The final test that Christ faces is one near to the heart of Satan, since it is the test that he himself failed. This is the temptation of power and glory, pride and violent ambition. “Fall down and worship me” the devil commands Our Lord, offering Him “all the kingdoms of the world and their splendor” in exchange for this homage (Matt 4:8-9). Christ now gives us the true key to victory before all temptation: “‘Worship the Lord your God, and serve only him’” (Matt 4:10). If we can allow our hearts to be formed around this commandment, we will know what vigilance is.
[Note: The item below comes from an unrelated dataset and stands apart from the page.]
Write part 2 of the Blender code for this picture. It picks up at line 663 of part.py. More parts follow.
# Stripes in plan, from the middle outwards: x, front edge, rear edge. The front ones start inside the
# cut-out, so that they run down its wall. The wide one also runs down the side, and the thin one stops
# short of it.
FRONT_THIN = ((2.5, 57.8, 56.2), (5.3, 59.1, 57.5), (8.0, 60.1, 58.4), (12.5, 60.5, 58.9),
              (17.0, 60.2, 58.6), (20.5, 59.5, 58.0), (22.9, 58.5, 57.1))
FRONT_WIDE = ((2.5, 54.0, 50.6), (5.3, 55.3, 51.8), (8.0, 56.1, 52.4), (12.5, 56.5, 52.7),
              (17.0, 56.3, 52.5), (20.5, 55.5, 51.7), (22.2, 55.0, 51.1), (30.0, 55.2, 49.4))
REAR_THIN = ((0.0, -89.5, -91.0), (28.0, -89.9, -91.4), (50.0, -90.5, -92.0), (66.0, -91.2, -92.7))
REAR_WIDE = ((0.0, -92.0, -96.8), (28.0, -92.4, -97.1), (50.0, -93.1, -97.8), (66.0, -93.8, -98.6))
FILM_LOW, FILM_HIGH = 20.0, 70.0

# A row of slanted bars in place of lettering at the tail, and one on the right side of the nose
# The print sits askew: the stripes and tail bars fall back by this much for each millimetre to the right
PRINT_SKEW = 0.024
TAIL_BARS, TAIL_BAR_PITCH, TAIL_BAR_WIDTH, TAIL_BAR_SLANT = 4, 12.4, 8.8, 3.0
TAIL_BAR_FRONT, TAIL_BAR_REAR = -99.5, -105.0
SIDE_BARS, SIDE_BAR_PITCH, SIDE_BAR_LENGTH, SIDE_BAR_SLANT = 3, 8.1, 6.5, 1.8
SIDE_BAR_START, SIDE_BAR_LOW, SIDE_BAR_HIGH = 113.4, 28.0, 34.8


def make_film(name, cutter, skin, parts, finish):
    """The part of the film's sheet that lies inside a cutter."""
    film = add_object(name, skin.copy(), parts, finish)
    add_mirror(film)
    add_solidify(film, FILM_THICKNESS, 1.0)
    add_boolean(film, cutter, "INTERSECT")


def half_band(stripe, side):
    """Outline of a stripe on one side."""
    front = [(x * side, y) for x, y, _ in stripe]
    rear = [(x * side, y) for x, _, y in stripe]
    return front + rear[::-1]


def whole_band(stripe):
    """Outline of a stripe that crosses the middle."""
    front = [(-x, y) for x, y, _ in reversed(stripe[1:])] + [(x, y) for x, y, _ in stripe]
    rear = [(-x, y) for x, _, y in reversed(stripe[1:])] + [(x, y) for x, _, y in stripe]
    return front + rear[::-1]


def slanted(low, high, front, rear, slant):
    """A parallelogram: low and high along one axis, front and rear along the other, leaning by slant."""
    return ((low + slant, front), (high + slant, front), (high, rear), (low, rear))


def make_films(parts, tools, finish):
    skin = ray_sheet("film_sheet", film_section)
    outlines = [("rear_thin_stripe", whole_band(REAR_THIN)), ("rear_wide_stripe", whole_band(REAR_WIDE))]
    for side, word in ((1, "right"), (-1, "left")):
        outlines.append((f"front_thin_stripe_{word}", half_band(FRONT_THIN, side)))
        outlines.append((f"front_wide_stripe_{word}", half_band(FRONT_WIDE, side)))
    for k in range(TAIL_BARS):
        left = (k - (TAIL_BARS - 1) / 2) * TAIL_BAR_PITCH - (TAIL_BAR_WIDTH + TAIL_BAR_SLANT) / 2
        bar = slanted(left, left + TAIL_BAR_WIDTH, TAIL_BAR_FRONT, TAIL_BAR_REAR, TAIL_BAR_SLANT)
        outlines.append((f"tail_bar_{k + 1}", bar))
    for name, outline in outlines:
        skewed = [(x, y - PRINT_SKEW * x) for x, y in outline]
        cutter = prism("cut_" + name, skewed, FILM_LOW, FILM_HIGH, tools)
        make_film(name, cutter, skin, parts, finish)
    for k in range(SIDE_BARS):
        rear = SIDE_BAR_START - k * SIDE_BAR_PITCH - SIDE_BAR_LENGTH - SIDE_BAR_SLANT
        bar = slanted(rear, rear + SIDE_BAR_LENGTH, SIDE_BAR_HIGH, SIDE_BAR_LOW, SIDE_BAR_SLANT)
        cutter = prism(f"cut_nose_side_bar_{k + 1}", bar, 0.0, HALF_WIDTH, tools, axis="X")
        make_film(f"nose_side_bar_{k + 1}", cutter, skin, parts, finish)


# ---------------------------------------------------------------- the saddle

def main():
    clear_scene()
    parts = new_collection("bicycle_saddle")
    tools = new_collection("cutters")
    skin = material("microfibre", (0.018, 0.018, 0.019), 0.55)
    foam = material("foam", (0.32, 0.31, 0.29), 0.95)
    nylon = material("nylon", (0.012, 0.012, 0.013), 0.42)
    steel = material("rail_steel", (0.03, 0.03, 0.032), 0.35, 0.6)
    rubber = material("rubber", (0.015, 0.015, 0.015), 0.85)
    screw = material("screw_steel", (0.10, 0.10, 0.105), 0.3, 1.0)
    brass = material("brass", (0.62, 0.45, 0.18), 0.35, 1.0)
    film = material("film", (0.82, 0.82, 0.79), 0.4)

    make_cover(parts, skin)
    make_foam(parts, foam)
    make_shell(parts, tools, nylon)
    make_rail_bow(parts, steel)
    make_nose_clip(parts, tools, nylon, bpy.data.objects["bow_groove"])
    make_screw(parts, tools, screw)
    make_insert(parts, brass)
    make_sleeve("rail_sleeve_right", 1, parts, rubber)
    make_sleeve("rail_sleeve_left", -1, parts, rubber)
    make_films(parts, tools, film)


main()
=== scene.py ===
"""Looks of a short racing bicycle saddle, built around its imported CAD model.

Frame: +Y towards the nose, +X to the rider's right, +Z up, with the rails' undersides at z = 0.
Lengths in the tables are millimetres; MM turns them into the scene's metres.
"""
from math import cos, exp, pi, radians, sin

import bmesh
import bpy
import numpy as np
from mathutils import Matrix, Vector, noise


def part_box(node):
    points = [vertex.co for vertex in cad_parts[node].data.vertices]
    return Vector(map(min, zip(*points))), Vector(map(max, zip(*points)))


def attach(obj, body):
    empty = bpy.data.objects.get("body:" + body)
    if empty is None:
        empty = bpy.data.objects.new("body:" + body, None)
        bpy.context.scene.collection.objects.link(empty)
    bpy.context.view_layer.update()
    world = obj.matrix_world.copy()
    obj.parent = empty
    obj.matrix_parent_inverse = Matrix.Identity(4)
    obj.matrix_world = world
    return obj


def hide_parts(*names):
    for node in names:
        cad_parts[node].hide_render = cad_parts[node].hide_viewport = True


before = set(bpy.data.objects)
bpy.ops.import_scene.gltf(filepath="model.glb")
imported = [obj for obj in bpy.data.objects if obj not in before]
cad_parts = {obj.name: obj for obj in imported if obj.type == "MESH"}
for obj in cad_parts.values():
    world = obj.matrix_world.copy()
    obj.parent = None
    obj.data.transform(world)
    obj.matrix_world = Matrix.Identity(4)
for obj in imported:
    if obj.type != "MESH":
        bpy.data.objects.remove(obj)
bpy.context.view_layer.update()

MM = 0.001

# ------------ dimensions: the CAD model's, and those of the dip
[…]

Again, St. John Chrysostom, in his homily on this passage of Matthew, summarizes Christ’s lessons for us in how “to get the better of [Satan]” in temptation: we must respond “in the way which Christ [taught us], by fleeing to God for refuge; and neither to be depressed in famine, as believing in God who is able to feed even with a word; nor amidst we may receive to tempt Him who gave them, but to be content with the glory which is from above, making no account of that which is of men, and on every occasion to despise what is beyond our need. For nothing doth so make us fall under the power of the devil, as longing for more, and loving covetousness.” Lent is a season in which we can consciously seek the wakefulness that will set us, as it sets the character of Dante, in authentic motion toward conversion and God. Conversion of our hearts is not measured by whether we are tempted, but by our response. Let our response, trained by grace and tried in fire and discipline, mirror Christ’s ultimate response to temptation: “Be gone, Satan.” And let this Lent be our time for this training.

 
 
[1] St. John Chrisostom, Homilies on Matthew, Homily XIII
[2] ibid.

Other Works Cited

Alighieri, Dante. Inferno. Trans. Anthony Esolen. Random House, 2002.